Prosperity Watch (Issue 60, No. 3)
April 19, 2016
There’s nothing in North Carolina’s economic record of late that should inspire adulation or contentment. The worst of the recession may be past, but our recovery is hardly the envy of the nation.
As can be seen above, 15 states created jobs at a faster clip than North Carolina over the last year. Employment in our state increased by 2.5% over the last 12 months, which is good enough to slightly outpace the national average, but not enough to land us among the national leaders.
The reality is that North Carolina is not leading at creating broadly shared prosperity. Reducing taxes, slashing state spending, decimating unemployment insurance, were all supposed to make North Carolina into an economic juggernaut. What we got instead is economic mediocrity. Wages remain below the national average, unemployment is above the national rate, and entire regions of the state have missed out on most of the growth that has happened over the last few years.

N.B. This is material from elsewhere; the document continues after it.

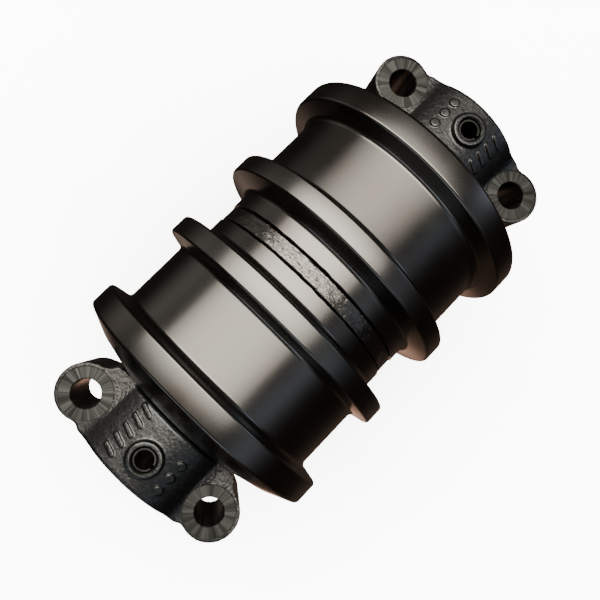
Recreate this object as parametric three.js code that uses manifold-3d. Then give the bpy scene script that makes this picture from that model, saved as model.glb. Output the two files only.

North Carolina, in fact, ranks behind states like California whose leaders are choosing policies that seek to include more people in the economy and ensure revenue is adequate to support the foundations of opportunity. When North Carolina was cutting taxes, California was stabilizing their finances by asking their most fortunate residents to kick in a bit more. While the chart above only captures each states’ economic growth over the last year, California has actually outperformed North Carolina since 2013, when the first round of major tax cuts were passed here. This is yet more evidence that cutting taxes is no surefire way to boost economic growth.
Modest growth in North Carolina is even more concerning given how much ground North Carolina had to make up in the wake of the recession. Manufacturing states like North Carolina tend to suffer the most dramatically when a market failure like the Great Recession temporarily zaps demands for goods, leaving a larger deficit to overcome when the economy stabilizes. As a result, employment in has grown in North Carolina by 3.4% since the end of 2007, less than the national 3.9% rate of growth.